The militants force Shalit to take off his bulletproof vest and leave it close to the Gaza concentration camp fence, in order to help the Israelis with their investigation.

By the way, whose blood is it on his bulletproof vest? Did his minor wounds bleed profusely, or was it the other soldiers blood and guts all over him. Pity their bulletproof vests didn't save them.

Meanwhile, two other militants attacked a nearby concrete watchtower.... The troop carrier was also damaged in another attack but it was unoccupied. The attackers then escaped back into Gaza by cutting their way through the perimeter fence.

Interestingly, the attackers escaped easily by cutting through the (electrified) perimeter fence, yet cutting through the perimeter fence in order to get in, was so hard to do, that they burrowed through half a mile of sandy ground instead. Something wrong with this story, perhaps?

After all this commotion, the soldiers in all the nearby Gaza concentration camp guard-towers, manage to miss a few Arabs running the 300 yards, over flat ground, back to the perimeter fence, miss them when they cut through it, and miss them running across no-mans land to safety. And why, you may ask, did they not return through the tunnel they had painstakingly dug?

Not only did the Israeli watchers sleep during the explosions and pandamonium, but our heroic freedom fighters did not put a foot wrong as they ran through the no-mans land minefield. Allah, was truly with them.

If you believe this sad tale, I have a bridge to sell you.

The Hamas political leadership sought to distance itself from the incident last night when a spokesman said it had no knowledge of the fate of Cpl Shilat. Ghazi Hamad, a spokesman, said: "We are calling on the resistance groups, if they do have the missing soldier to protect his life and treat him well."

Yes, the Hamas political leadership had no idea of the fate of Cpl Shilat, as the story is a total fabrication.

The Jew press then claims that the Popular Resistance Committees, the armed wing of Hamas and the (previously unknown) Army of Islam were jointly responsible for the kidnapping of Shilat.

Why three groups you may ask?

The reason for three groups, is so that each of them might believe that the other has the "kidnapped" soldier, when, in fact, none of them have him. He is sipping coffee in Tel Aviv.

And why did a "previously unknown" group put up its hand?

Well, just in case one of the groups had doubts that the other group had the "kidnapped" soldier, they certainly couldn't be sure the "previously unknown" group didn't have him,... because after all, they don't have any idea who is leading, or anyone in, this unknown group.

So the reason for the weird "I did it arrangement," is so that the Jew press can claim that the Arabs claimed responsibility, when all they have done, is to NOT deny they did it.

Oh yeah, the "previously unknown" group is a Jew invention.

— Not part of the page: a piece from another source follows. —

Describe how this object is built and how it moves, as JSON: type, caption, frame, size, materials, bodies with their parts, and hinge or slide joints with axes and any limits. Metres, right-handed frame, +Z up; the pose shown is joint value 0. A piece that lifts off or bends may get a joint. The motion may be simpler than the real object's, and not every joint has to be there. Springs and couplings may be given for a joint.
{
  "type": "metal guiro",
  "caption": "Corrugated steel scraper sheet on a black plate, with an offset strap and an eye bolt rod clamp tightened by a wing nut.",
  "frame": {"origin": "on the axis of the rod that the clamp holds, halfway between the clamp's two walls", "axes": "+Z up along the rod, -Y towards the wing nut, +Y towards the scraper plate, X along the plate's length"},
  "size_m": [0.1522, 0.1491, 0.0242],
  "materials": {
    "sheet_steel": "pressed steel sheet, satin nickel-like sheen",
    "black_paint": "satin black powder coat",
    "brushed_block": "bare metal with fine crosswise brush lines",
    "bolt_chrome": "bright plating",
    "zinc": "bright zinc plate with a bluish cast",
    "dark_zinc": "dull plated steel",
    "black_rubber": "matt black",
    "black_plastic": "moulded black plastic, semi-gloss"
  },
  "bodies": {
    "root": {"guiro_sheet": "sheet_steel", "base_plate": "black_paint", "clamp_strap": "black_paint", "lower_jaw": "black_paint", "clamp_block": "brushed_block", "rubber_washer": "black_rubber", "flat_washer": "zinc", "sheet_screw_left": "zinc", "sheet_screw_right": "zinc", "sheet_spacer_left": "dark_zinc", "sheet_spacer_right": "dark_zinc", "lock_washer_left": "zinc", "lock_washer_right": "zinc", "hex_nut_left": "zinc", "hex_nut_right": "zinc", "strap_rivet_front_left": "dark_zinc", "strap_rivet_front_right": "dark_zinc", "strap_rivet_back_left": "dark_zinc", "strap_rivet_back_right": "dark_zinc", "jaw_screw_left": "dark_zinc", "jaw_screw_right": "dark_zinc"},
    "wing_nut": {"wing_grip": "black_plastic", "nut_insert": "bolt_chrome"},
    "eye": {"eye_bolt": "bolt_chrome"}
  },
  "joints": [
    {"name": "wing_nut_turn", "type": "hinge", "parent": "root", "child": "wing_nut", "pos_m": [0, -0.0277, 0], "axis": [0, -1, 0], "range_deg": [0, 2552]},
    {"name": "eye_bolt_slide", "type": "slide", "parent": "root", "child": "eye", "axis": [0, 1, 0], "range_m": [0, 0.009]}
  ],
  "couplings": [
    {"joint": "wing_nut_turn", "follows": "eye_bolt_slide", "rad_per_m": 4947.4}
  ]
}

It doesn't exist, except in the Jew newspapers.

Of course, shortly, the Army of Islam will need to be created (by the Jews) in order to negotiate the "release" of Shilat.

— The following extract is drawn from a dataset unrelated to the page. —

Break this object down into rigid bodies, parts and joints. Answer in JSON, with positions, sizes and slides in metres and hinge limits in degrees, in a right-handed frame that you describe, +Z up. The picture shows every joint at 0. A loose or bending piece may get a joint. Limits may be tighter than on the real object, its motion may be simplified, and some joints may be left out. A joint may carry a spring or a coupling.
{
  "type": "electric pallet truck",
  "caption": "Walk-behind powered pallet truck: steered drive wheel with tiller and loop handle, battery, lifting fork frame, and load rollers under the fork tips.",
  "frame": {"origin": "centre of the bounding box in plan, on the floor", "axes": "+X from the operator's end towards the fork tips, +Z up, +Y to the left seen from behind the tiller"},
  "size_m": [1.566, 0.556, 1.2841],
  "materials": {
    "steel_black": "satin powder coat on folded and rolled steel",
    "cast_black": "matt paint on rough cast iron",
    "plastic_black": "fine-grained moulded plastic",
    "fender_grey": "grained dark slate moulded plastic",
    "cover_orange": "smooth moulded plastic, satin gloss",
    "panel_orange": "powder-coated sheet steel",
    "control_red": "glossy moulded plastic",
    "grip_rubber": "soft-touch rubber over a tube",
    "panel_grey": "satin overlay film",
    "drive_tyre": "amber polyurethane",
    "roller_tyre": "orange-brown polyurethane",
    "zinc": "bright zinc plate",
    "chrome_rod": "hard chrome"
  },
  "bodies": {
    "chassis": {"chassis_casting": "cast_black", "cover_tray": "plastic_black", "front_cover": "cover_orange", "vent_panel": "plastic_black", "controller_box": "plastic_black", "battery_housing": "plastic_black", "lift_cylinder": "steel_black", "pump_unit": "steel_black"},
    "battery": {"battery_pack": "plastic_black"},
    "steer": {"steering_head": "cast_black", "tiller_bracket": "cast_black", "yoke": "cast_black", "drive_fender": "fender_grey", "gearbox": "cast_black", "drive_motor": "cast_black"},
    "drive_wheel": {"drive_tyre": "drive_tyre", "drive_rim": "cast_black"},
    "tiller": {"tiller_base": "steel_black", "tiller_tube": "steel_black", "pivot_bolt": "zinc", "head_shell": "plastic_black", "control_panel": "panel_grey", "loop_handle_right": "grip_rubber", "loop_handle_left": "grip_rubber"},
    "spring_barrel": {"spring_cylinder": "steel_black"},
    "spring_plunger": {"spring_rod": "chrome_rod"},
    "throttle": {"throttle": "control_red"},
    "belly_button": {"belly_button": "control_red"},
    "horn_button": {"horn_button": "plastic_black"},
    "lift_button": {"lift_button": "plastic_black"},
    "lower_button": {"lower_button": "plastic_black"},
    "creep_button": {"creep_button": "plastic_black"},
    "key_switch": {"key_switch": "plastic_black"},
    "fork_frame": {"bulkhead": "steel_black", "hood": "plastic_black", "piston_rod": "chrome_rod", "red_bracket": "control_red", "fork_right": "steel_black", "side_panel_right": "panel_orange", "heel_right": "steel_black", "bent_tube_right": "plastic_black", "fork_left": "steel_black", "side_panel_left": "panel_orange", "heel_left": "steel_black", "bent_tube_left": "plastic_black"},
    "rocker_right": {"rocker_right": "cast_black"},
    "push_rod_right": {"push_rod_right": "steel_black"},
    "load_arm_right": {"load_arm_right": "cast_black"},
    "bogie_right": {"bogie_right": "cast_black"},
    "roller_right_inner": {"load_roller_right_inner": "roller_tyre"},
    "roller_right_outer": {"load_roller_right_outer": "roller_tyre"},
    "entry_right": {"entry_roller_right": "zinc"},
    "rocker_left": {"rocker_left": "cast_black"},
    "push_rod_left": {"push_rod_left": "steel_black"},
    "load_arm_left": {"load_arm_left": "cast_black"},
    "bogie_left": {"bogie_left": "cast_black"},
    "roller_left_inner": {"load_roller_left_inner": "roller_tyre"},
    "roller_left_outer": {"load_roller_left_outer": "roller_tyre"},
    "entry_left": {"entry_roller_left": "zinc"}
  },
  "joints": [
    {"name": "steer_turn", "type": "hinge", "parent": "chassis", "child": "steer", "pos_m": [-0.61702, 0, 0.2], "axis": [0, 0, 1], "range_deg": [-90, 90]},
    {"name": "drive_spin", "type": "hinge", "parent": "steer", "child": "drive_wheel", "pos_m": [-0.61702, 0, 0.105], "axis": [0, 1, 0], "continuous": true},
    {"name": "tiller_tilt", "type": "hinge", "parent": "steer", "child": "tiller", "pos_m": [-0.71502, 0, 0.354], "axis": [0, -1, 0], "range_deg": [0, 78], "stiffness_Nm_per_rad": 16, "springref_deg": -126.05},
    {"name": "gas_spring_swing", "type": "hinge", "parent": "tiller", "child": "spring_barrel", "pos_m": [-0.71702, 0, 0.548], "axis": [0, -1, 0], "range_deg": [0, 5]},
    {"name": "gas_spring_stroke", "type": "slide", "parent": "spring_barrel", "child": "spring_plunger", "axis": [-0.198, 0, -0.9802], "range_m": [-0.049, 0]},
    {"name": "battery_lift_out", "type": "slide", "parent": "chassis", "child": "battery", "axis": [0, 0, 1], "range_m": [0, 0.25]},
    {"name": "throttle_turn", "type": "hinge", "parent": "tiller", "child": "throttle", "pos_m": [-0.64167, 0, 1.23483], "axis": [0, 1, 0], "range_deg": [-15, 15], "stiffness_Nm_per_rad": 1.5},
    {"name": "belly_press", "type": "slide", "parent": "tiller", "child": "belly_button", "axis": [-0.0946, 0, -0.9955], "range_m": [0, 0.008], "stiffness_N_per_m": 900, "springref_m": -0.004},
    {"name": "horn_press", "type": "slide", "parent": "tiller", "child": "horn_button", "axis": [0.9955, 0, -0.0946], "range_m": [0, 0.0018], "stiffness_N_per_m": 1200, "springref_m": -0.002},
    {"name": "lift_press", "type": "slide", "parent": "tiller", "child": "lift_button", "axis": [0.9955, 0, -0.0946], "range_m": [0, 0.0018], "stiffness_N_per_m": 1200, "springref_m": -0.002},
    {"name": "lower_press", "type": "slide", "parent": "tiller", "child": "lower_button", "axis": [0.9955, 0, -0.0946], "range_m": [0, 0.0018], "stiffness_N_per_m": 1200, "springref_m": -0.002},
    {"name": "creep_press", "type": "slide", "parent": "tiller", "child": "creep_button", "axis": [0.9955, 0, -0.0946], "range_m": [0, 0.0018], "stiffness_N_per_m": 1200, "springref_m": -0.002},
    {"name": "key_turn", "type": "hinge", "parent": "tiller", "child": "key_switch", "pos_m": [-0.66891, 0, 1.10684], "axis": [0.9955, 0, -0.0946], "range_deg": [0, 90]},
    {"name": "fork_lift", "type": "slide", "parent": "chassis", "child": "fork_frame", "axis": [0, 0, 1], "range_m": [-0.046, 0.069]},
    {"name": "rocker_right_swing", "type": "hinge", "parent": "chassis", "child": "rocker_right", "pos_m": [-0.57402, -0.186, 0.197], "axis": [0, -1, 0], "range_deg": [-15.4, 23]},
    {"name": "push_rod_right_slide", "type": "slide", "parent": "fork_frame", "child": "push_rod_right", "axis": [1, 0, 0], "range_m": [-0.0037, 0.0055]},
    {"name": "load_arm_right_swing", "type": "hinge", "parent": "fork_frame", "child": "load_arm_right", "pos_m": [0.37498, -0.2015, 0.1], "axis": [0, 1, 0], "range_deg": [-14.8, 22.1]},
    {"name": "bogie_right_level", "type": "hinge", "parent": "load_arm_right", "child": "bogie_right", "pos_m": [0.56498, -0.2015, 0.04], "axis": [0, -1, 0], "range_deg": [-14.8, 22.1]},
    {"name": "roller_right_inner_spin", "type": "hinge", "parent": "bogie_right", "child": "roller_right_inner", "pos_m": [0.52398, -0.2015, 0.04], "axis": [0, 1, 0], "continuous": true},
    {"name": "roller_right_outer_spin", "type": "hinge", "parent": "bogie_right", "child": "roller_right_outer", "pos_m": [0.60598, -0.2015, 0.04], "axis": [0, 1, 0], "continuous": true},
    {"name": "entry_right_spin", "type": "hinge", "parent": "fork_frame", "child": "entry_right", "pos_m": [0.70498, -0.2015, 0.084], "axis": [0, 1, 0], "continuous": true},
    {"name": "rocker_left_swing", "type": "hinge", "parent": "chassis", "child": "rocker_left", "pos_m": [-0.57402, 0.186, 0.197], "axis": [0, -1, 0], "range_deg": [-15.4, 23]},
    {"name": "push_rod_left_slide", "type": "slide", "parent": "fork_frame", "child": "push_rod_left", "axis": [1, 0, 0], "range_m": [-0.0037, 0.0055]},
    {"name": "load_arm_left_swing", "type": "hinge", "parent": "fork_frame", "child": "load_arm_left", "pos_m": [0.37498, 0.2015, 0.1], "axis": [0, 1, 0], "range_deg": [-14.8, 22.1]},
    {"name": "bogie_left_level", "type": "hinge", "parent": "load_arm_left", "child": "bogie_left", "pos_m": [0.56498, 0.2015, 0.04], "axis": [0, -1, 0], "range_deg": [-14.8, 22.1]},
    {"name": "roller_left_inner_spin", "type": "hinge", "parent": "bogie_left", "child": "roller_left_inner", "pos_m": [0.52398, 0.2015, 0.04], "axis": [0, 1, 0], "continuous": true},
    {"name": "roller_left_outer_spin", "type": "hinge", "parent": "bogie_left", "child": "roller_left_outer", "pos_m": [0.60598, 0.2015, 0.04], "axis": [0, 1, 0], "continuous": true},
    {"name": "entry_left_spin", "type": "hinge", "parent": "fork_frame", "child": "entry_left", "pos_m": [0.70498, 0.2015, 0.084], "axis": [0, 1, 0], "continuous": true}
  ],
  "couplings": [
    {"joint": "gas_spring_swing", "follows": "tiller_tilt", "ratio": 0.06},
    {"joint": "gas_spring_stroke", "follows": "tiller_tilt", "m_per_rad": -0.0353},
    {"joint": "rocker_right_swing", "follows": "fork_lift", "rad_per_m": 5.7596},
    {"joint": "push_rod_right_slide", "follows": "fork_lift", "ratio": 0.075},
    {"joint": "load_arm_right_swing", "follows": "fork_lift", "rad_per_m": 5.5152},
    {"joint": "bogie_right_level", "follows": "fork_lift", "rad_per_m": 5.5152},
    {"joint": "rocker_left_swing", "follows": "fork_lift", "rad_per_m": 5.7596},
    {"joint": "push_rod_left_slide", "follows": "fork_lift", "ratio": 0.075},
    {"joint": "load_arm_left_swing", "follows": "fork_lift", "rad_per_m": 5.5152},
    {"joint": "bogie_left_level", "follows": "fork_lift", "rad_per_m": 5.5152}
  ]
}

As part of the fabrication, the Jews chose to have a Israeli/French citizen "kidnapped," as the French have not been slavishly following the Jew script, and this could be used to force their hand in the desired way.

If you are not already convinced that the whole story is a fabrication, ask yourself; What were the four Israeli soldiers doing in the tiny confines of that dug-in tank? Ask your self; How long were they going to continue sitting in that tank? All day perhaps, or till they roasted in the desert sun? Or, till another group of four took over on the next shift? And of course, having four soldiers in just one tank, wont provide a defense, so there will have to be hundreds of tanks and hundreds of soldiers all sitting in these tanks,...

all waiting,... all waiting,... all waiting,.... for exactly what?

Waiting for Palestinian children to throw stones at them, perhaps? Perhaps, waiting attentively for militants to dig a half mile tunnel through sandy soil, pop up, and rush them over flat ground, but not attentively enough to see them approach? Perhaps, they were waiting for the Egyptian army to materialize, Star Trek like, from their bases hundreds of miles away on the other side of the Suez canal? I dont know,... you tell me why?

Yes, the story is a total fabrication. A fake provocation to start a war. Yes, the Jews are evil people.

Posted by: slim on August 10, 2006 at 4:05 AM | PERMALINK

"Since you're still up and posting, would you please go back to the prior post's comments and get rid of all the off-topic 500 line posts that were used to try to kill off the discussion of Joe Lieberman?

They were posted to get/justify blog registration, possibly by K. himself.

Posted by: slim on August 10, 2006 at 4:07 AM | PERMALINK

Terrorism is what the newspapers say is terrorism.

But the newspapers LIE (mainly by omission and bias (the most effective lies)).

Posted by: slim on August 10, 2006 at 4:08 AM | PERMALINK

Someone upthread suggested that one reason why the blogging left has "ignored" the topic of how to address jihadism is the fact that most lack the knowledge to make practical suggestions.

That's as true on the right as it is on the left, but it is true, nonetheless. It is not just ignorance about what it takes to deploy and employ military power. It is equally a lack of understanding about Middle East politics and international politics in general. That's understandable, as either subject is a lifetime study. It is a natural human tendency to pay close attention to the problems right in front of you and deal with less immediate issues only when they smack you in the face.

It is an ironic fact that the segment of the American public with the most direct experience with Muslims and the Middle East is the military. By now, most in the military have spent at least 3/4 of their careers preparing for, being deployed to, and recovering from one Islamic hotspot after another. Some of the experience goes back even further.